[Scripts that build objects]
·····

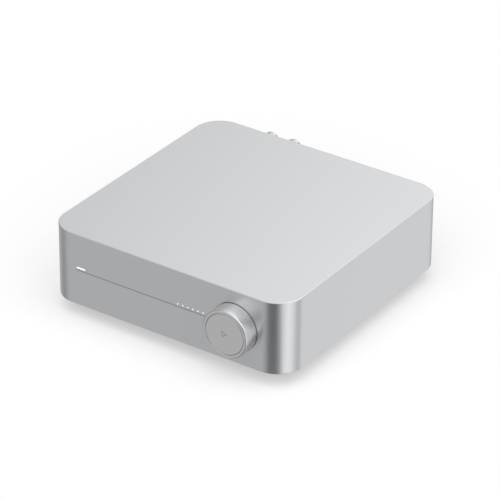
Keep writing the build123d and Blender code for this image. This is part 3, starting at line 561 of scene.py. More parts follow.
@dataclass(frozen=True)
class BandedFinish(Finish):
    """A finish with bands of a second colour along one axis, such as sleeves and windings."""

    axis: int = 2
    pitch: float = 3 * MM
    share: float = 0.5
    band: Colour = (0.5, 0.5, 0.5)

    def base(self, graph: Graph, cloud: Value) -> NodeSocket:
        """The second colour in each pitch past the first one's share."""
        run = graph.axes[self.axis].wrapped(self.pitch) / self.pitch
        return graph.mixed(run.step(self.share, self.share + EDGE_SHARE), self.colour, self.band)


@dataclass(frozen=True)
class Axis:
    """A straight axis: a point on it and the direction that counts as outwards."""

    origin: tuple[float, float, float]
    outward: tuple[float, float, float] = (0.0, 1.0, 0.0)


class Room:
    """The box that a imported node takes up: its corners, its radius, and its middle in X and Z."""

    def __init__(self, node: str) -> None:
        """Reads the node's box."""
        self.low, self.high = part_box(node)
        self.x, _, self.z = ((low + high) / 2 for low, high in zip(self.low, self.high))
        self.radius = (self.high.x - self.low.x) / 2

    def from_face(self, face_y: float) -> tuple[Axis, float, float]:
        """The middle line from a face to the rear, and where on it the box starts and ends."""
        return Axis((self.x, face_y, self.z)), self.low.y - face_y, self.high.y - face_y


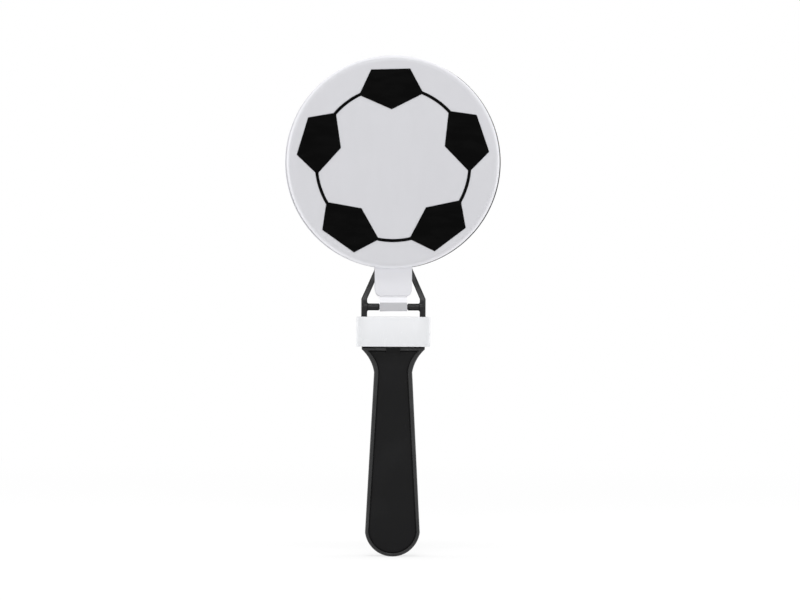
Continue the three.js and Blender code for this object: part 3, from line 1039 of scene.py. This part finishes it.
@dataclass
class CentrePaddle:
    """The black frame: two legs, two hinge bars and the disc that the paddles strike."""

    rim_half: float = 1.2
    rim_width: float = 2.4
    rim_round: float = 0.6
    web_half: float = 0.8
    upright: float = 2.5
    leg_half: float = 13.8
    leg_edge: float = 0.45
    bend_height: float = 3.5
    arm_half_depth: float = 2.0
    arm_spread: float = 15.6
    arm_setback: float = 0.1
    arm_root: float = 1.6
    foot_hook: float = 2.2
    foot_height: float = 3.0
    foot_cover: float = 2.0
    neck_clear: float = 8.3
    disc_reach: float = 62.2
    bar_radius: float = 1.5
    bar_root: float = 0.5
    journal_radius: float = 1.1
    journal_half: float = 6.2
    journal_edge: float = 0.15
    mark_radius: float = 2.2
    mark_depth: float = 0.12
    mark_ring: float = 24.6
    marks: int = 6

    def __post_init__(self) -> None:
        """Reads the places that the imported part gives."""
        self.low, self.high = box_of("centre_paddle")
        self.axle = axle_of("rear_hinge")
        self.disc_z = self.axle.z + self.disc_reach
        self.radius = self.high.z - self.disc_z
        self.centre = Vector((0.0, 0.0, self.disc_z))
        self.inner = self.leg_half - self.upright

    def leg(self) -> Form:
        """The right leg: its front view crossed with its side view, on a hooked foot.

        Returns:
            The leg.
        """
        inner = self.inner
        bend = self.axle.z + self.bend_height
        rim_z = self.disc_z - math.sqrt(self.radius ** 2 - (self.arm_spread / 2) ** 2)
        top = rim_z + self.arm_root
        lean = (self.leg_half - self.arm_spread / 2) / (rim_z - bend)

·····

*The request*
Restate all of the entries above precisely.

*Result of the task*
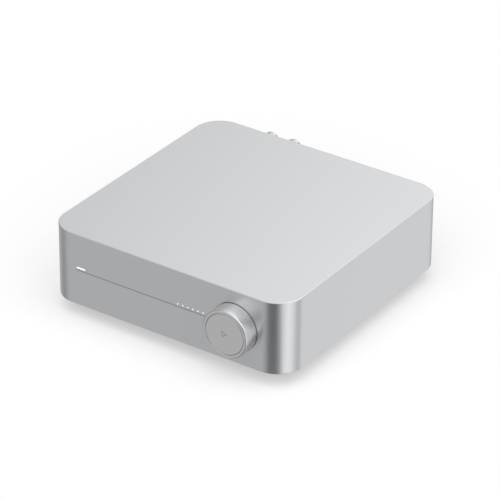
Keep writing the build123d and Blender code for this image. This is part 3, starting at line 561 of scene.py. More parts follow.
@dataclass(frozen=True)
class BandedFinish(Finish):
    """A finish with bands of a second colour along one axis, such as sleeves and windings."""

    axis: int = 2
    pitch: float = 3 * MM
    share: float = 0.5
    band: Colour = (0.5, 0.5, 0.5)

    def base(self, graph: Graph, cloud: Value) -> NodeSocket:
        """The second colour in each pitch past the first one's share."""
        run = graph.axes[self.axis].wrapped(self.pitch) / self.pitch
        return graph.mixed(run.step(self.share, self.share + EDGE_SHARE), self.colour, self.band)


@dataclass(frozen=True)
class Axis:
    """A straight axis: a point on it and the direction that counts as outwards."""

    origin: tuple[float, float, float]
    outward: tuple[float, float, float] = (0.0, 1.0, 0.0)


class Room:
    """The box that a imported node takes up: its corners, its radius, and its middle in X and Z."""

    def __init__(self, node: str) -> None:
        """Reads the node's box."""
        self.low, self.high = part_box(node)
        self.x, _, self.z = ((low + high) / 2 for low, high in zip(self.low, self.high))
        self.radius = (self.high.x - self.low.x) / 2

    def from_face(self, face_y: float) -> tuple[Axis, float, float]:
        """The middle line from a face to the rear, and where on it the box starts and ends."""
        return Axis((self.x, face_y, self.z)), self.low.y - face_y, self.high.y - face_y


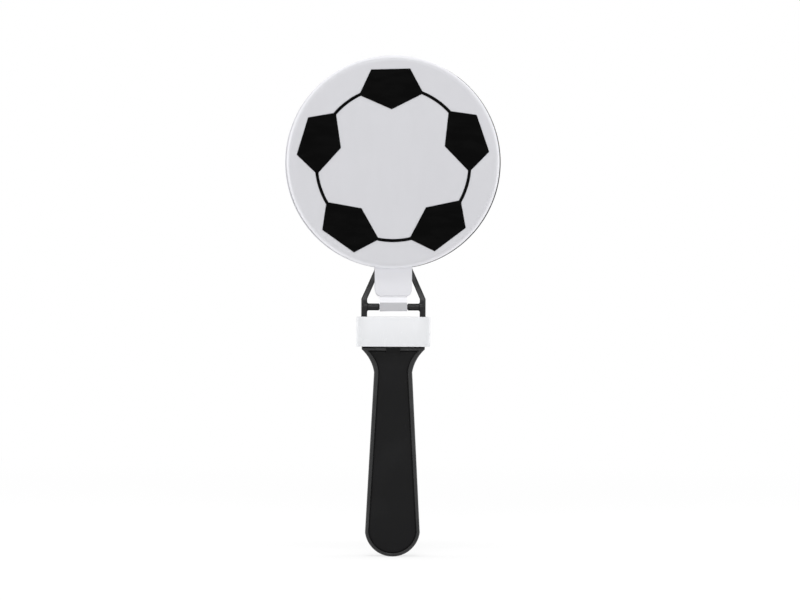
Continue the three.js and Blender code for this object: part 3, from line 1039 of scene.py. This part finishes it.
@dataclass
class CentrePaddle:
    """The black frame: two legs, two hinge bars and the disc that the paddles strike."""

    rim_half: float = 1.2
    rim_width: float = 2.4
    rim_round: float = 0.6
    web_half: float = 0.8
    upright: float = 2.5
    leg_half: float = 13.8
    leg_edge: float = 0.45
    bend_height: float = 3.5
    arm_half_depth: float = 2.0
    arm_spread: float = 15.6
    arm_setback: float = 0.1
    arm_root: float = 1.6
    foot_hook: float = 2.2
    foot_height: float = 3.0
    foot_cover: float = 2.0
    neck_clear: float = 8.3
    disc_reach: float = 62.2
    bar_radius: float = 1.5
    bar_root: float = 0.5
    journal_radius: float = 1.1
    journal_half: float = 6.2
    journal_edge: float = 0.15
    mark_radius: float = 2.2
    mark_depth: float = 0.12
    mark_ring: float = 24.6
    marks: int = 6

    def __post_init__(self) -> None:
        """Reads the places that the imported part gives."""
        self.low, self.high = box_of("centre_paddle")
        self.axle = axle_of("rear_hinge")
        self.disc_z = self.axle.z + self.disc_reach
        self.radius = self.high.z - self.disc_z
        self.centre = Vector((0.0, 0.0, self.disc_z))
        self.inner = self.leg_half - self.upright

    def leg(self) -> Form:
        """The right leg: its front view crossed with its side view, on a hooked foot.

        Returns:
            The leg.
        """
        inner = self.inner
        bend = self.axle.z + self.bend_height
        rim_z = self.disc_z - math.sqrt(self.radius ** 2 - (self.arm_spread / 2) ** 2)
        top = rim_z + self.arm_root
        lean = (self.leg_half - self.arm_spread / 2) / (rim_z - bend)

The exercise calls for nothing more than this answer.